**Requirements**
Figure out how many lines of the material below contain the word "before". Answer with the number only.

**Data shown**
========

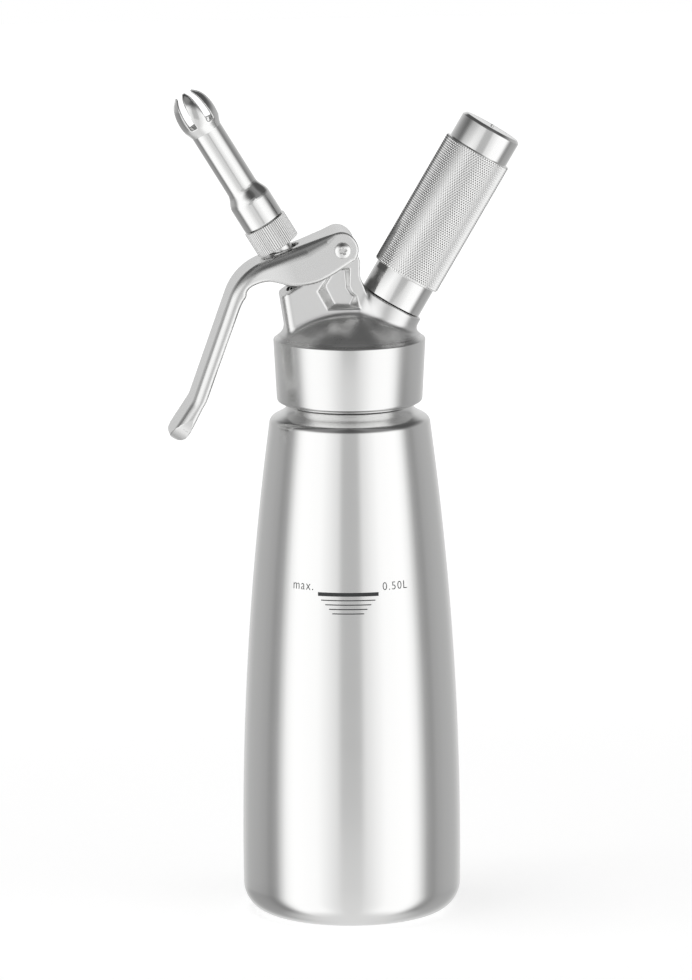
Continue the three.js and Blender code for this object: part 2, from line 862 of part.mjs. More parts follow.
function gasCharger() {
  const neckTop = chargerBottom + chargerNeckLength;
  const shoulderTop = neckTop + chargerShoulderLength;
  const top = chargerBottom + chargerLength;
  const domeCentre = point(0, top - chargerRadius);
  const shell = (inset) => [
    point(chargerRadius - inset, shoulderTop),
    ...arc(domeCentre, chargerRadius - inset, 0, quarterTurn, coarseArcSteps),
  ];
  const shoulderMiddle = (chargerNeckRadius + chargerRadius) / 2;
  return lathe([
    point(chargerNeckBore, chargerBottom),
    point(chargerNeckRadius, chargerBottom),
    point(chargerNeckRadius, neckTop),
    point(shoulderMiddle + chargerWall / 2, neckTop + chargerShoulderLength / 2),
    ...shell(0),
    ...shell(chargerWall).reverse(),
    point(shoulderMiddle - chargerWall / 2, neckTop + chargerShoulderLength / 2),
    point(chargerNeckBore, neckTop),
    point(chargerNeckBore, chargerBottom),
  ], tinySides);
}

function chargerHolder() {
  const bottom = seatGap;
  const top = bottom + holderLength;
  const footTop = bottom + holderFootLength;
  const capBottom = top - holderCapLength;
  const threadTop = spigotHeight + slideGap;
  const cavityRadius = chargerRadius + slideGap;
  const cavityTop = chargerBottom + chargerLength + seatGap;
  const grip = holderRadius + holderGripStand;
  const chamfer = holderEdgeChamfer;
  const body = solid(lathe([
    point(holderThreadBore, bottom),
    point(holderRadius, bottom),
    point(holderRadius, footTop),
    point(grip, footTop + holderGripStand),
    point(grip, capBottom - holderGripStand),
    point(holderRadius, capBottom),
    point(holderRadius, top - chamfer),
    point(holderRadius - chamfer, top),
    point(holderNibRadius, top),
    point(holderNibRadius, top + holderNibHeight),
    point(0, top + holderNibHeight),
    point(0, cavityTop),
    point(cavityRadius, cavityTop),
    point(cavityRadius, threadTop),
    point(holderThreadBore, threadTop),
    point(holderThreadBore, bottom),
  ]));
  const ridge = solid(threadRidge({
    wall: holderThreadBore,
    height: holderThreadHeight,
    foot: holderThreadFoot,
    crest: holderThreadCrest,
    pitch: holderPitch,
    turns: holderThreadTurns,
    start: holderThreadLift - holderPitch / 2,
    inward: true,
    sides: tinySides,
  }));
  return geometryOf(body.add(ridge));
}

// Lever, drawn in its own frame: the pivot is the origin, and the back runs towards -X above it

// Walks lines and arcs and gives the points passed, each with the direction that faces inwards.
function walk(start, heading, legs) {
  const trail = [];
  let here = start.clone();
  let way = heading;
  const inward = () => point(-Math.sin(way), Math.cos(way));
  trail.push({ at: here.clone(), inward: inward() });
  for (const { length, bend, steps } of legs) {
    for (let i = 0; i < steps; i += 1) {
      way += bend / steps / 2;
      here = here.clone().add(point(Math.cos(way), Math.sin(way)).multiplyScalar(length / steps));
      way += bend / steps / 2;
      trail.push({ at: here.clone(), inward: inward() });
    }
  }
  return trail;
}

const leverLegs = [
  { length: leverWebLength, bend: 0, steps: 6 },
  { length: leverBendRadius * leverBendTurn, bend: leverBendTurn, steps: 6 },
  { length: handleLength, bend: 0, steps: 4 },
  { length: handleCurlRadius * handleCurlTurn, bend: -handleCurlTurn, steps: 2 },
  { length: handleTipLength, bend: 0, steps: 3 },
];

// Depth of the handle's sides from the bend to the tip, as shares of their greatest depth.
const handleDepthShares = [1.08, 0.9, 0.88, 0.86, 0.845, 0.845, 0.73, 0.68, 0.76, 0.84, 0.56];

// Lower edge of the cheeks, as shares of the web's length and of the cheeks' greatest depth.
const cheekEdgeShares = [
  [1.34, 0.52],
  [1.25, 0.44],
  [1.07, 0.46],
  [0.95, 0.58],
  [0.79, 0.81],
  [0.6, 0.95],
  [0.37, 1],
];

function leverTrail() {
  return walk(point(0, leverBackAbovePivot), halfTurn, leverLegs);
}

function leverOutline() {
  const trail = leverTrail();
  const handleStart = trail.length - handleDepthShares.length;
  const innerEdge = trail.slice(handleStart).map(({ at, inward }, i) => {
    return at.clone().addScaledVector(inward, handleDepth * handleDepthShares[i]);
  });
  const cheekEdge = cheekEdgeShares.map(([along, down]) => {
    return point(-leverWebLength * along, leverBackAbovePivot - cheekDepth * down);
  });
  return [...trail.map(({ at }) => at), ...innerEdge.reverse(), ...cheekEdge, ...cheekEnd()];
}

// The round of the cheeks behind the pivot, which swells upwards to meet the lever's back.
function cheekEnd() {
  return Array.from({ length: 2 * arcSteps + 1 }, (_, i) => {
    const angle = cheekEndFrom + ((cheekEndTo - cheekEndFrom) * i) / (2 * arcSteps);
    const rise = Math.max(0, Math.sin(angle));
    const radius = cheekEndRadius + (leverBackAbovePivot - cheekEndRadius) * rise * rise;
    return point(radius * Math.cos(angle), radius * Math.sin(angle));
  });
}

// The hollow between the cheeks and inside the handle, open on the side that faces the bottle. At the
// pivot the back wraps part of the way round the ear.
function leverHollow() {
  const trail = leverTrail().slice(0, -1);
  const floor = trail.map(({ at, inward }) => at.clone().addScaledVector(inward, leverSheet));
  const mouth = trail.map(({ at, inward }) => at.clone().addScaledVector(inward, handleDepth + cheekDepth));
  const reach = cheekEndRadius + overrun;
  const wrap = arc(point(0, 0), leverBackAbovePivot - leverSheet, webWrapEnd, quarterTurn);
  const wayOut = point(reach, reach * Math.tan(webWrapEnd));
  return [...wrap, ...floor.slice(1), mouth[mouth.length - 1], mouth[0], point(reach, mouth[0].y), wayOut];
}

// The lever seen from above: it goes from the cheeks' width at the head to the handle's width.
function planform(headEndHalfWidth, farEndHalfWidth) {
  const taperEnd = leverWebLength + leverBendRadius * Math.tan(leverBendTurn / 2);
  const reach = leverWebLength + leverBendRadius + handleLength;
  const tall = 2 * reach;
  const taperSteps = 6;
  const side = Array.from({ length: taperSteps + 1 }, (_, i) => {
    const share = THREE.MathUtils.smoothstep(i / taperSteps, 0, 1);
    const x = taperStart + ((taperEnd - taperStart) * i) / taperSteps;
    return point(-x, headEndHalfWidth + (farEndHalfWidth - headEndHalfWidth) * share);
  });
  const upper = [point(reach, headEndHalfWidth), ...side, point(-reach, farEndHalfWidth)];
  const lower = upper.map(({ x, y }) => point(x, -y)).reverse();
  const settings = { depth: tall, bevelEnabled: false };
  const prism = new THREE.ExtrudeGeometry(new THREE.Shape([...upper, ...lower]), settings);
  return solid(prism.translate(0, 0, -tall / 2));
}

function lever() {
  const cheekInside = headHalfWidth + cheekGap;
  const cheekOutside = cheekInside + cheekThickness;
  const handleInside = handleHalfWidth - cheekThickness;
  const width = 2 * (Math.max(cheekOutside, handleHalfWidth) + overrun);
  const outer = solid(plateAcrossY(new THREE.Shape(leverOutline()), width));
  const hollow = solid(plateAcrossY(new THREE.Shape(leverHollow()), width));
  const holeEnd = cheekOutside + overrun;
  const pivotHole = rod(pivotBarrelRadius + slideGap, -holeEnd, holeEnd, tinySides);
  return geometryOf(
    outer
      .intersect(planform(cheekOutside, handleHalfWidth))
      .subtract(hollow.intersect(planform(cheekInside, handleInside)))
      .subtract(solid(pivotHole.rotateX(quarterTurn)))
      .subtract(solid(stemSlot())),
  );
}

// The slot in the lever's back: the stem slides along it as the lever tips.
function stemSlot() {
  const halfWidth = stemRadius + springClearance;
  const pivotToAxis = backCrossingAlongWeb();
  const sideSlip = Math.abs(pivotToAxis) * Math.sin(leverTravel) * Math.sin(valveTilt);
  const lean = leverSheet * Math.tan(leverLean);
  const shape = new THREE.Shape();
  shape.absarc(0, 0, halfWidth, quarterTurn, -quarterTurn, false);
  shape.absarc(sideSlip + lean, 0, halfWidth, -quarterTurn, quarterTurn, false);
  const settings = { depth: 2 * leverSheet + overrun, bevelEnabled: false, curveSegments: arcSteps };
  const slot = new THREE.ExtrudeGeometry(shape, settings);
  return slot.translate(pivotToAxis - lean / 2, 0, leverBackAbovePivot - 2 * leverSheet);
}

// Place of the stem's axis along the lever's back, measured from the foot of the pivot's normal.
function backCrossingAlongWeb() {
  const crossing = valveFace.clone().addScaledVector(valveDirection, backCrossing);
  const webDirection = new THREE.Vector3(Math.cos(leverTilt), 0, Math.sin(leverTilt));
  return crossing.sub(pivot).dot(webDirection);
}

// Pivot screw and barrel nut, along Y through the ear and both cheeks

function pivotBarrel() {
  const cheekOutside = headHalfWidth + cheekGap + cheekThickness;
  const headBottom = cheekOutside + seatGap;
  const profile = [
    point(0, headBottom + screwHeadHeight),
    point(screwHeadRadius, headBottom + screwHeadHeight / 2),
    point(screwHeadRadius, headBottom),
    point(pivotBarrelRadius, headBottom),
    point(pivotBarrelRadius, -cheekOutside),
    point(screwShankRadius + slideGap, -cheekOutside),
    point(screwShankRadius + slideGap, headHalfWidth),
    point(0, headHalfWidth),
  ];
  return lathe(profile.reverse(), tinySides).rotateX(-quarterTurn);
}

function pivotScrew() {
  const headBottom = headHalfWidth + cheekGap + cheekThickness + seatGap;
  const headTop = headBottom + screwHeadHeight;
  const profile = [
    point(0, 0),
    point(screwShankRadius, 0),
    point(screwShankRadius, headBottom),
    point(screwHeadRadius, headBottom),
    point(screwHeadRadius, headBottom + screwHeadHeight / 2),
    point(screwHeadRadius - screwHeadHeight / 2, headTop),
    point(0, headTop),
  ];
  let body = solid(lathe(profile, tinySides));
  for (const way of [screwRecessTurn, screwRecessTurn + quarterTurn]) {
    const recess = new THREE.BoxGeometry(screwRecessLength, screwRecessWidth, 2 * screwRecessDepth);
    body = body.subtract(solid(recess.rotateZ(way).translate(0, 0, headTop)));
  }
  return geometryOf(body).rotateX(quarterTurn);
}

// The assembly

function named(name, geometry, material) {
  const mesh = new THREE.Mesh(geometry, material);
  mesh.name = name;
  return mesh;
}

function groupAt(matrix, meshes) {
  const group = new THREE.Group();
  group.applyMatrix4(matrix);
  group.add(...meshes);
  return group;
}

const leverFrame = new THREE.Matrix4().makeRotationY(-leverTilt).setPosition(pivot);
const pivotFrame = new THREE.Matrix4().setPosition(pivot);

const dispenser = new THREE.Group();
dispenser.name = "whipped_cream_dispenser";
dispenser.add(
  named("bottle", bottle(), brushedSteel),
  named("head_gasket", headGasket(), silicone),
  named("head", head(), castSteel),
  groupAt(leverFrame, [named("lever", lever(), castSteel)]),
  groupAt(pivotFrame, [
    named("pivot_screw", pivotScrew(), polishedSteel),
    named("pivot_barrel", pivotBarrel(), polishedSteel),
  ]),
  groupAt(valveFrame, [
    named("valve_stem", valveStem(), polishedSteel),
    named("valve_spring", valveSpring(), springSteel),
    named("stem_ring", stemRing(), rubber),
    named("valve_seal", valveSeal(), rubber),
    named("valve_nut", valveNut(), polishedSteel),
    named("nozzle_adapter", nozzleAdapter(), polishedSteel),
    named("adapter_seal", adapterSeal(), silicone),
    named("tulip_nozzle", tulipNozzle(), polishedSteel),
  ]),
  groupAt(chargerFrame, [
    named("piercer_body", piercerBody(), brass),
    named("piercing_pin", piercingPin(), polishedSteel),
    named("charger_seal", chargerSeal(), rubber),
    named("check_valve", checkValve(), rubber),
    named("gas_charger", gasCharger(), chargerSteel),
    named("charger_holder", chargerHolder(), polishedSteel),
  ]),
);

export default dispenser;
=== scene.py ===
"""Whipped cream dispenser: finished pieces, finishes, stage and camera.

Sizes are in millimetres and written in each piece's own frame; Blender's meshes are in metres, +Z up,
with the origin in the middle of the bottle's base. The nozzle leans towards -X, the charger holder
towards +X, and the lever hangs down on the -X side. The constants named EDGE are the radii that break a
turned piece's corners, and those named ROUND are the numbers of faces round its axis.
"""
import logging
import math
from collections.abc import Callable, Sequence
from dataclasses import dataclass
from enum import Enum

import bmesh
import bpy
import numpy as np
from mathutils import Matrix, Vector


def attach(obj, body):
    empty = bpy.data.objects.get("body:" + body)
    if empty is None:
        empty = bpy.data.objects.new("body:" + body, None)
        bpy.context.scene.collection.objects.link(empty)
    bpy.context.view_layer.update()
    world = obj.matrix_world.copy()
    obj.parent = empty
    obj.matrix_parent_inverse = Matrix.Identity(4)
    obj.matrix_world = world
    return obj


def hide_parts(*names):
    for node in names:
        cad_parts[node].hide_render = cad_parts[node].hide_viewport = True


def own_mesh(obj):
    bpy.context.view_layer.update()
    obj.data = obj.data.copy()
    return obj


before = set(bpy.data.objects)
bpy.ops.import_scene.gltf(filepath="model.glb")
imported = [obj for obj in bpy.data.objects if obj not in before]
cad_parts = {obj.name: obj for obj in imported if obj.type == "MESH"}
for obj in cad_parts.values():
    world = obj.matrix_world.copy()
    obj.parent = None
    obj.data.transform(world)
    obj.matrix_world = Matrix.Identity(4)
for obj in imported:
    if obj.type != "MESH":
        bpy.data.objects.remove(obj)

MM = 0.001
TURN = 2 * math.pi
ON_AXIS = 1e-6
NO_TRIANGLES = np.zeros((0, 3), int)
EDGE, FINE_EDGE, SHARP_EDGE = 0.3, 0.2, 0.15
LARGE_ROUND, WIDE_ROUND, NARROW_ROUND, SMALL_ROUND, TINY_ROUND = 192, 144, 128, 64, 48
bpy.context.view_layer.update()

Outline = list[tuple[float, float]]
Pairs = tuple[tuple[float, float], ...]
log = logging.getLogger("dispenser")


# Places

@dataclass(frozen=True)
class Place:
    """An axis that leans in the XZ plane: its origin in millimetres and its lean towards +X in degrees."""

    x: float = 0.0
    z: float = 0.0
    lean: float = 0.0

    def turn(self) -> np.ndarray:
        """Returns the matrix whose columns are this place's axes."""
        angle = math.radians(self.lean)
        cos, sin = math.cos(angle), math.sin(angle)
        return np.array([[cos, 0, sin], [0, 1, 0], [-sin, 0, cos]])

    def outward(self, points: np.ndarray) -> np.ndarray:
        """Returns points of this place's frame in the object's frame."""
        return points @ self.turn().T + np.array([self.x, 0, self.z])

    def inward(self, points: np.ndarray) -> np.ndarray:
        """Returns points of the object's frame in this place's frame."""
        return (points - np.array([self.x, 0, self.z])) @ self.turn()


UPRIGHT = Place()
VALVE = Place(-17.4, 231.9, -31.5)
CHARGER = Place(15.0, 223.85, 30.4)
PIVOT = Place(-3.2, 244.3, -21.0)


# Outlines

def arc(centre: tuple[float, float], radius: float, start: float, end: float, steps: int = 8) -> Outline:
    """Makes points along an arc.

    Args:
        centre: Middle of the arc.
        radius: Its radius.
        start: First angle in degrees.
        end: Last angle in degrees.
        steps: Number of chords.

    Returns:
        The points, both ends included.
    """
    angles = np.radians(np.linspace(start, end, steps + 1))
    return [(centre[0] + radius * math.cos(a), centre[1] + radius * math.sin(a)) for a in angles]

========

**Solution to the exercise**
2